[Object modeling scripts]
-----
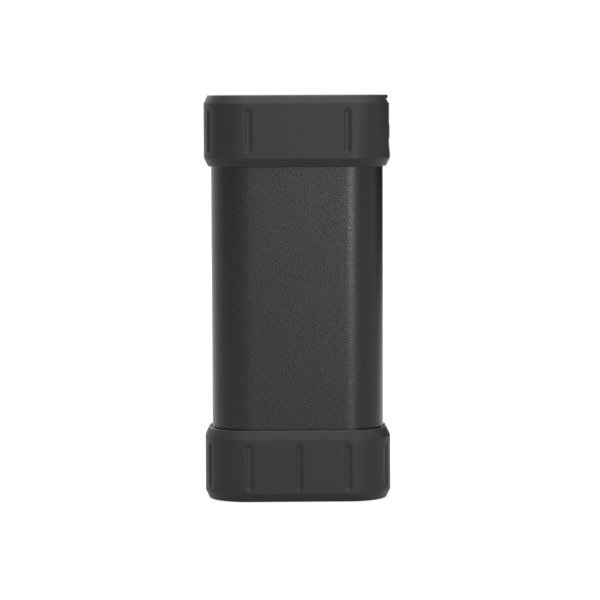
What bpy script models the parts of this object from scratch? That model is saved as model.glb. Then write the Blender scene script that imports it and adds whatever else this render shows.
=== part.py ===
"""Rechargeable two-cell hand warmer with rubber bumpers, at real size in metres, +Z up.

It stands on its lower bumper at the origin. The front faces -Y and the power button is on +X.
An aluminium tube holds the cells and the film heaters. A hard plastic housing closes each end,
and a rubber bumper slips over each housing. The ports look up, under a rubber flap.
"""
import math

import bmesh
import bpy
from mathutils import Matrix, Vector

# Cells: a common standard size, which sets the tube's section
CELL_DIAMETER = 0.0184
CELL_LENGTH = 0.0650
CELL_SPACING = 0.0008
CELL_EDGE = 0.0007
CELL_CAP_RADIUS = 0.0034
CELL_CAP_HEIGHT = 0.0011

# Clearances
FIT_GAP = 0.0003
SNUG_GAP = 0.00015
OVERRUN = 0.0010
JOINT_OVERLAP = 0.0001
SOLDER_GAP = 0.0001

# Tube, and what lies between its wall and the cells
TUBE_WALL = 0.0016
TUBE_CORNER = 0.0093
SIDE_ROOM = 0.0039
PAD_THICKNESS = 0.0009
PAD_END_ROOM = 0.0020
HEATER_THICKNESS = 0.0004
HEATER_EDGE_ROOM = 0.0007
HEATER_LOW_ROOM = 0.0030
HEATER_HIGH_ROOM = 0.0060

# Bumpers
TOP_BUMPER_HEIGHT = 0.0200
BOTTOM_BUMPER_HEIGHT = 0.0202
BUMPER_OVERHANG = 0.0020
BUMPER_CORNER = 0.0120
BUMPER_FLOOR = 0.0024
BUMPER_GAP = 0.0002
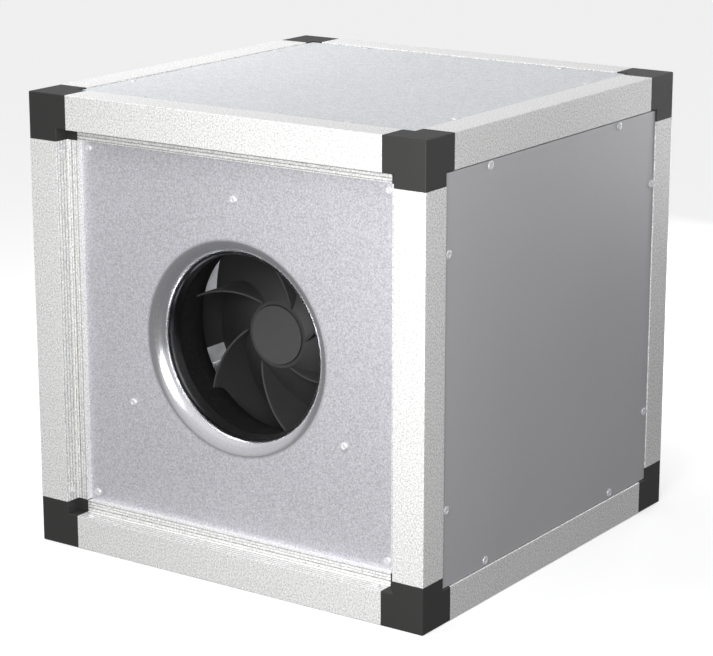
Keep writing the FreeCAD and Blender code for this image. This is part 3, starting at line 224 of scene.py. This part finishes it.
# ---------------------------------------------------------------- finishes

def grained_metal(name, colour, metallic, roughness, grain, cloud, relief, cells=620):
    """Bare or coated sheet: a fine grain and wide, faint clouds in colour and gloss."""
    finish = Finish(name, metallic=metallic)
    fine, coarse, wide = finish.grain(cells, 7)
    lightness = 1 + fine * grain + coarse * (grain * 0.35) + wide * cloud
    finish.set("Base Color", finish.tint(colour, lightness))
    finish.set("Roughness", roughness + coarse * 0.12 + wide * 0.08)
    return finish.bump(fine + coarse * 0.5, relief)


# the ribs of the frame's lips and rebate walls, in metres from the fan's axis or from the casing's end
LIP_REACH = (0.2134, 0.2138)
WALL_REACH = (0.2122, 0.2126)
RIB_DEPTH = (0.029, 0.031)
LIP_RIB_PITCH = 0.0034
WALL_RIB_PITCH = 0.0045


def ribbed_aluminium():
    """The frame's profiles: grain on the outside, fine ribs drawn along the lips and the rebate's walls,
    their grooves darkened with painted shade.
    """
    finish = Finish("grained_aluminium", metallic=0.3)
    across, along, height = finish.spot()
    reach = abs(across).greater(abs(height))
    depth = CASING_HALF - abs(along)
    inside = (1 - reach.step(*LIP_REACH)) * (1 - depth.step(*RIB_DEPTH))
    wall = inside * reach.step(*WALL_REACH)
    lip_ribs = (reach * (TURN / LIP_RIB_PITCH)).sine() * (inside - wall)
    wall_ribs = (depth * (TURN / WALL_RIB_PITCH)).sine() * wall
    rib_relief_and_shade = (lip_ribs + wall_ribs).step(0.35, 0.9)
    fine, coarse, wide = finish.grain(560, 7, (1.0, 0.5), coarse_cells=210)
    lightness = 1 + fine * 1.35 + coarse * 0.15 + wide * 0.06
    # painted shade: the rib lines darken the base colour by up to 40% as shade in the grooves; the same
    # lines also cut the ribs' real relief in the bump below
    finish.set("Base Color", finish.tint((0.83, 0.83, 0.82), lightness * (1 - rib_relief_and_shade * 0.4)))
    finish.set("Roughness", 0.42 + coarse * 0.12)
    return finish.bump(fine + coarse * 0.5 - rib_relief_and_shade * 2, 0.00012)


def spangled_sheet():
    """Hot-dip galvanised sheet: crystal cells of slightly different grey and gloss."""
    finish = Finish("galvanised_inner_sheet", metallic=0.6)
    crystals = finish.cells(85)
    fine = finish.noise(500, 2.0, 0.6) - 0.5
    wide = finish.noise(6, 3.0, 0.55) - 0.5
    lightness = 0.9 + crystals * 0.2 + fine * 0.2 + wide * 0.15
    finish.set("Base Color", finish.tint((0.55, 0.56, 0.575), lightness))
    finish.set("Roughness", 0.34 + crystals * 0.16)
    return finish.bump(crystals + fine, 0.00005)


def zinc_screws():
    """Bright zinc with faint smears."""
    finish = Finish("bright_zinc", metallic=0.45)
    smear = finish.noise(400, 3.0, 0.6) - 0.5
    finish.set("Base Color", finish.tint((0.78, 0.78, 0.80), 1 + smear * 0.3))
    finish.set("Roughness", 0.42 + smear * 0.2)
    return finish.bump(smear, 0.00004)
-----
### YOUR OBJECTIVE
Take each line of the material that contains the word "finishes" and list it.

### FULL RESPONSE
Keep writing the FreeCAD and Blender code for this image. This is part 3, starting at line 224 of scene.py. This part finishes it.
# ---------------------------------------------------------------- finishes